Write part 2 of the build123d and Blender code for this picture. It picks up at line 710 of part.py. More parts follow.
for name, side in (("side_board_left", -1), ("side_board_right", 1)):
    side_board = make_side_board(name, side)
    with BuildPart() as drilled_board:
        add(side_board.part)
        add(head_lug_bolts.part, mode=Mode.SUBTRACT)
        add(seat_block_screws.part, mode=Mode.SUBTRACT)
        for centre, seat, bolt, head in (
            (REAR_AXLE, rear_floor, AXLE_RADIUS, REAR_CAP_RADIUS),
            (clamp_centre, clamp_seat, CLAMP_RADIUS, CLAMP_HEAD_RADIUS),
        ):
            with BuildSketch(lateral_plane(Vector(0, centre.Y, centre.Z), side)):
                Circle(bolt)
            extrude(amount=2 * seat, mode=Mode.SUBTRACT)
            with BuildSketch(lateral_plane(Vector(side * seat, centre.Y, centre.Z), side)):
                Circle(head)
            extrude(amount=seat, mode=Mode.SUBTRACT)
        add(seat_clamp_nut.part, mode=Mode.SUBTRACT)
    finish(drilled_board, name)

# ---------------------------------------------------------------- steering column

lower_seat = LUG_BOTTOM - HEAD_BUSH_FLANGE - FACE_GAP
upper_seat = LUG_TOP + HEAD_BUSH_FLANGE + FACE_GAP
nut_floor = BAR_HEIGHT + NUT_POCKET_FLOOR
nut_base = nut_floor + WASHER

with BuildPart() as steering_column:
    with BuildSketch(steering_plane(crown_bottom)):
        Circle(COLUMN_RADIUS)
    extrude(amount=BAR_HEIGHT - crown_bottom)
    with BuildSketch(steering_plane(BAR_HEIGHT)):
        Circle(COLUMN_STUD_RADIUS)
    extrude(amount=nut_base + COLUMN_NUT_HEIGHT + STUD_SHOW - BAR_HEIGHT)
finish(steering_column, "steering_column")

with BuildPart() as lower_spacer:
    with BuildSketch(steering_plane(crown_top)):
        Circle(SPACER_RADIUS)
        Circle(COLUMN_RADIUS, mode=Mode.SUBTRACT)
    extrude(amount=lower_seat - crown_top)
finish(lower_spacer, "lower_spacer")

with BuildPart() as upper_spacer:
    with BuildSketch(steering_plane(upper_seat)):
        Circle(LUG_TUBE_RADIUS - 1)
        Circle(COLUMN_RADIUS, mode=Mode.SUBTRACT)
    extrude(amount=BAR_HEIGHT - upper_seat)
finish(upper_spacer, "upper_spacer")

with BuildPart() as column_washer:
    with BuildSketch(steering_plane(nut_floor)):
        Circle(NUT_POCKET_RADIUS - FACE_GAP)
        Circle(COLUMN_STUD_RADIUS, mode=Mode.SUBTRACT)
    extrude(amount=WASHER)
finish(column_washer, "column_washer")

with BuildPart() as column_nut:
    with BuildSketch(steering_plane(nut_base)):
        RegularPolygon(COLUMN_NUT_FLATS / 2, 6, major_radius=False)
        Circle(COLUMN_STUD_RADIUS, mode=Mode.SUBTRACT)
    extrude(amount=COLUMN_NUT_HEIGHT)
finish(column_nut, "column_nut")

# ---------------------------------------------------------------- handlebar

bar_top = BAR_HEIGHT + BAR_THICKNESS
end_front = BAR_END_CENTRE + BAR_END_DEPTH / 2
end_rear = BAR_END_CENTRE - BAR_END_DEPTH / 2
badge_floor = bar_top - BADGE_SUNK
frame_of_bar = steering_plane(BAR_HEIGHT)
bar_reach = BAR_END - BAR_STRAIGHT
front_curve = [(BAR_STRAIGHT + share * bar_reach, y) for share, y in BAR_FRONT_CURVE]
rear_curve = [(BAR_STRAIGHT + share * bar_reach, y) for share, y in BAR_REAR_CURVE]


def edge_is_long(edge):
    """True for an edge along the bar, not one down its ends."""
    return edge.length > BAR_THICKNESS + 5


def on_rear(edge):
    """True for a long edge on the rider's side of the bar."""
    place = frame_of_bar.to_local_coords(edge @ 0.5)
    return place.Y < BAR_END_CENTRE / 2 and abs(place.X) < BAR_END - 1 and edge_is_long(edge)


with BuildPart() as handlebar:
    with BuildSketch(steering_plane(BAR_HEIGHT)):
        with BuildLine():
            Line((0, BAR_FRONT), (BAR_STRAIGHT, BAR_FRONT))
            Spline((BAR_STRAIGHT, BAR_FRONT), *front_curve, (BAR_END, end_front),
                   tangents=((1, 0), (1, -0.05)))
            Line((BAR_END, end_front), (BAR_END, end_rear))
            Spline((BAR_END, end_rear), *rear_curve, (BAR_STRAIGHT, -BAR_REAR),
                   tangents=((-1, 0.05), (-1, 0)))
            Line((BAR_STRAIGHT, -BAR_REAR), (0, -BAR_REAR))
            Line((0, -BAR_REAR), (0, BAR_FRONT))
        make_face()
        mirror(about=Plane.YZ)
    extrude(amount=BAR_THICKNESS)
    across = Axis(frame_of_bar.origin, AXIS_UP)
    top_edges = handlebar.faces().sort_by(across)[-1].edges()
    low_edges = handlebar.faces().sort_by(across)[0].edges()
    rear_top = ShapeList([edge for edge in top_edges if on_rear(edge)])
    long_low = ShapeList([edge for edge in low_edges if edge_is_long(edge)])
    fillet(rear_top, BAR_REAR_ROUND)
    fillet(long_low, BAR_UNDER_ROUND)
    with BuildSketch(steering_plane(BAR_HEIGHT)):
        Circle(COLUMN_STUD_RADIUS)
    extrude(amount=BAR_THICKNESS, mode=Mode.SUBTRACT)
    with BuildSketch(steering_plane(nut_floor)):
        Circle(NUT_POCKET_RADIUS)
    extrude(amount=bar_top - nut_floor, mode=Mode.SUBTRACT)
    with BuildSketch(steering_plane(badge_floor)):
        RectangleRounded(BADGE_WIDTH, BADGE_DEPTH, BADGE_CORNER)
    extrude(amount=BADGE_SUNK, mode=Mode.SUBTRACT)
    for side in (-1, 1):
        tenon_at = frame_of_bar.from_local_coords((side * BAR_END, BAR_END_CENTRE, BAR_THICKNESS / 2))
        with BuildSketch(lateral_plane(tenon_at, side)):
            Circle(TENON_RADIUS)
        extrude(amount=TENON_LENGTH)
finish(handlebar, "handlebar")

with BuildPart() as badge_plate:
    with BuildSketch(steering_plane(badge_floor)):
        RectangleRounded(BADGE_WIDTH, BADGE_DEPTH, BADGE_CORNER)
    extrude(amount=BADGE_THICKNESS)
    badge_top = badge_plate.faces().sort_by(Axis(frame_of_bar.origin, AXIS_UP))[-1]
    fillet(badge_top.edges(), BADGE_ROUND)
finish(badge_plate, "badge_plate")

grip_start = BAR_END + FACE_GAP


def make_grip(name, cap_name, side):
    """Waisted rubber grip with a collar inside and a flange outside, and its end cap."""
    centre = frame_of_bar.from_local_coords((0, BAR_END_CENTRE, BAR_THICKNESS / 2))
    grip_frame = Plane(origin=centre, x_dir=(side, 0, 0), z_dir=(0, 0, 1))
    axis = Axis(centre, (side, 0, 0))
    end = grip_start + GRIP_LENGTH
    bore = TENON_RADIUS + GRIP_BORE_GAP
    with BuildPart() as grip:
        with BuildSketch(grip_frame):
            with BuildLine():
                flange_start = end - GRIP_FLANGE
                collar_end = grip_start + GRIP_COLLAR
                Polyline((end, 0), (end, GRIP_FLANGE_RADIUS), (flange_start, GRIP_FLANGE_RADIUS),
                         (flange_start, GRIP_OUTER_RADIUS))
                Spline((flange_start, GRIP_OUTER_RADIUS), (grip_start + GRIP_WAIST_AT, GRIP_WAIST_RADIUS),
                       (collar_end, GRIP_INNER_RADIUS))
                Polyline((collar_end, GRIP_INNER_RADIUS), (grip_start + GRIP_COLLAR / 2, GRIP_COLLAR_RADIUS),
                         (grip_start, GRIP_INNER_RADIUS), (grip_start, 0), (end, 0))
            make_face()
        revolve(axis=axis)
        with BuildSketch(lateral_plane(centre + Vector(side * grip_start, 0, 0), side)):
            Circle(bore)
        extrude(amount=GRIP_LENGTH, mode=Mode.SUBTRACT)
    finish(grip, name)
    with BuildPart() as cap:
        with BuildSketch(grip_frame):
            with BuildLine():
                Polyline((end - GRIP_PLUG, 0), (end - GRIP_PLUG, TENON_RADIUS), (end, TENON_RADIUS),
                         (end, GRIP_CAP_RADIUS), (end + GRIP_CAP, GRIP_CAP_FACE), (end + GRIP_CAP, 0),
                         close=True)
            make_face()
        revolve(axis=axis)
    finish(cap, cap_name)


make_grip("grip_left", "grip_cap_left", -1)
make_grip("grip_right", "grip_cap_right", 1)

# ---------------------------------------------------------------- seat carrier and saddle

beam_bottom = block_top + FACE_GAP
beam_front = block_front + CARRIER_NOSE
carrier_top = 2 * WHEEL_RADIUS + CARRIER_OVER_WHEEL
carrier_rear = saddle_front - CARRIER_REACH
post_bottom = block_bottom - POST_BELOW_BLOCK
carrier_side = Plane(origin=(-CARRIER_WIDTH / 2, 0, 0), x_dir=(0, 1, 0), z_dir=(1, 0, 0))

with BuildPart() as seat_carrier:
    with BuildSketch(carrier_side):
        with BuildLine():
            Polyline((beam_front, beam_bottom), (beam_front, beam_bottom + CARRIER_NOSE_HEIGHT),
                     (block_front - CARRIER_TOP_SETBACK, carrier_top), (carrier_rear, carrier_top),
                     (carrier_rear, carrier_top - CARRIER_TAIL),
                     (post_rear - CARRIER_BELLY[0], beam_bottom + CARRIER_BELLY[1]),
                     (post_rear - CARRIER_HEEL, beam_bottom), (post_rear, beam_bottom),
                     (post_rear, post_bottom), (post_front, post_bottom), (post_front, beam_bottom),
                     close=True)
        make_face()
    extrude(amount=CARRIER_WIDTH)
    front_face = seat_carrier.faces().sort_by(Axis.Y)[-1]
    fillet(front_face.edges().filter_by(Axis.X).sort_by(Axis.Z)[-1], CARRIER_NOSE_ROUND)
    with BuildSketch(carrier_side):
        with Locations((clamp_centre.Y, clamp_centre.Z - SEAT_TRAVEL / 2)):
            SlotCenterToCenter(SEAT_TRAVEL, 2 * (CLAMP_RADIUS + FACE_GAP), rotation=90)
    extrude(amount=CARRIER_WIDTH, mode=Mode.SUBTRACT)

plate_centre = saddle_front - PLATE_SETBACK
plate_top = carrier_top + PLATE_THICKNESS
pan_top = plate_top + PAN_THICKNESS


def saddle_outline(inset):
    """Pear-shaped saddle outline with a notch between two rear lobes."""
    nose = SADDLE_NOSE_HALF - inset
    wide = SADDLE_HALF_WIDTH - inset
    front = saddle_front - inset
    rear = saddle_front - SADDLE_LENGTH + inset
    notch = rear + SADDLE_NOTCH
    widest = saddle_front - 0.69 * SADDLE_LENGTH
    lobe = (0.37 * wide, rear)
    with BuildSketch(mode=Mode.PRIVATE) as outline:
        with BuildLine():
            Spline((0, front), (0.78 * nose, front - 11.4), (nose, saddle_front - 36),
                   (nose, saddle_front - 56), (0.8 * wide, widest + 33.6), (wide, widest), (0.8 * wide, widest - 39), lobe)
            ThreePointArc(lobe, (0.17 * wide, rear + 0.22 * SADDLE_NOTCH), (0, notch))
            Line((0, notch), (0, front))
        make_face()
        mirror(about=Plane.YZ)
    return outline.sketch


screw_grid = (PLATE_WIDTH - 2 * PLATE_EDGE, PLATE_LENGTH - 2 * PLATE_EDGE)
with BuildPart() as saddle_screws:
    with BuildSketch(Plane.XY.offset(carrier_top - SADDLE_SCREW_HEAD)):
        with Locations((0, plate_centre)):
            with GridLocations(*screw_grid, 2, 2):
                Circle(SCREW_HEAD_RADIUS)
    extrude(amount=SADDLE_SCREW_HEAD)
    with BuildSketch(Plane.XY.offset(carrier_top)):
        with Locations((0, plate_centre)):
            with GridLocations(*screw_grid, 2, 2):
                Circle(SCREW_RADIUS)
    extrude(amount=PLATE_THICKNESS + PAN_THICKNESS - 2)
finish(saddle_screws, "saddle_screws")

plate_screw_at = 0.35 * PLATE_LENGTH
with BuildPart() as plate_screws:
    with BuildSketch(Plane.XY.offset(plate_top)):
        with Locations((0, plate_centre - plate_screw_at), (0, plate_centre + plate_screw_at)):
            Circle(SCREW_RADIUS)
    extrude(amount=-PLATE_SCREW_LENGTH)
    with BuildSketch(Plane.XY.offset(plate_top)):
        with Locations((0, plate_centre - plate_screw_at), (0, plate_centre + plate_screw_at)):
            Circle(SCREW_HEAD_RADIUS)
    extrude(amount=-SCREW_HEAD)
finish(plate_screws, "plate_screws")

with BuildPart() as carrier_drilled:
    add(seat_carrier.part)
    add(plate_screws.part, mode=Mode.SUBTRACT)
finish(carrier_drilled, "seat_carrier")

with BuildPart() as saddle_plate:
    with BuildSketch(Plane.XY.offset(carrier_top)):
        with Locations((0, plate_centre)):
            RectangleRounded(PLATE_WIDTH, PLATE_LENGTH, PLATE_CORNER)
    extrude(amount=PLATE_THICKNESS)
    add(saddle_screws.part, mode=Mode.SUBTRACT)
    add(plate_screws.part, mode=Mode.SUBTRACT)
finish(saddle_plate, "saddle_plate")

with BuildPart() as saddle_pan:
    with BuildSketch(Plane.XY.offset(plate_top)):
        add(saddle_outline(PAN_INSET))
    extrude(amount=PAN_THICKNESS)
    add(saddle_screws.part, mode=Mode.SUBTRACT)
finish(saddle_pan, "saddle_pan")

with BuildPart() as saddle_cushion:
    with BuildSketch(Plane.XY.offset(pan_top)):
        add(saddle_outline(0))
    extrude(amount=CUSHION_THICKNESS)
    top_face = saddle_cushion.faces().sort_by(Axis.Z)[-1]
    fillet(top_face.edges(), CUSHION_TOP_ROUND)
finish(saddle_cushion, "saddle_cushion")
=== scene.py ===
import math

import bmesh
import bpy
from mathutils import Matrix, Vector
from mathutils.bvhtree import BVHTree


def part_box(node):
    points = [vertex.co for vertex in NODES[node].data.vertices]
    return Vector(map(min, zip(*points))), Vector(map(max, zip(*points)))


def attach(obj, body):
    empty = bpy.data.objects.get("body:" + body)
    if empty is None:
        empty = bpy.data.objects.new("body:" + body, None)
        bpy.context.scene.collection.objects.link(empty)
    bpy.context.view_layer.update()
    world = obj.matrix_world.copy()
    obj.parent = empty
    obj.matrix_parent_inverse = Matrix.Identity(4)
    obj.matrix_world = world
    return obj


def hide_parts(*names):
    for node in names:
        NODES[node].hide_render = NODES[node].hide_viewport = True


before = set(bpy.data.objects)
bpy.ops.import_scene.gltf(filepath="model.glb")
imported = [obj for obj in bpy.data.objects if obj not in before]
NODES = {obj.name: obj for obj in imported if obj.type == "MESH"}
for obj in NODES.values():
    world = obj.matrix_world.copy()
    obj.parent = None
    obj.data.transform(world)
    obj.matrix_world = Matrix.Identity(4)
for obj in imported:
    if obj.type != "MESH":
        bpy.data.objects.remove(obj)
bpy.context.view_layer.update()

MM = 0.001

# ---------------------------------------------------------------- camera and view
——
PROBLEM DETAILS: Extract and output the part that opens with the line containing "extrude(amount=PAN_THICKNESS)" and closes with the line containing "if empty is", unchanged, ends included.

REPLY:
    extrude(amount=PAN_THICKNESS)
    add(saddle_screws.part, mode=Mode.SUBTRACT)
finish(saddle_pan, "saddle_pan")

with BuildPart() as saddle_cushion:
    with BuildSketch(Plane.XY.offset(pan_top)):
        add(saddle_outline(0))
    extrude(amount=CUSHION_THICKNESS)
    top_face = saddle_cushion.faces().sort_by(Axis.Z)[-1]
    fillet(top_face.edges(), CUSHION_TOP_ROUND)
finish(saddle_cushion, "saddle_cushion")
=== scene.py ===
import math

import bmesh
import bpy
from mathutils import Matrix, Vector
from mathutils.bvhtree import BVHTree


def part_box(node):
    points = [vertex.co for vertex in NODES[node].data.vertices]
    return Vector(map(min, zip(*points))), Vector(map(max, zip(*points)))


def attach(obj, body):
    empty = bpy.data.objects.get("body:" + body)
    if empty is None:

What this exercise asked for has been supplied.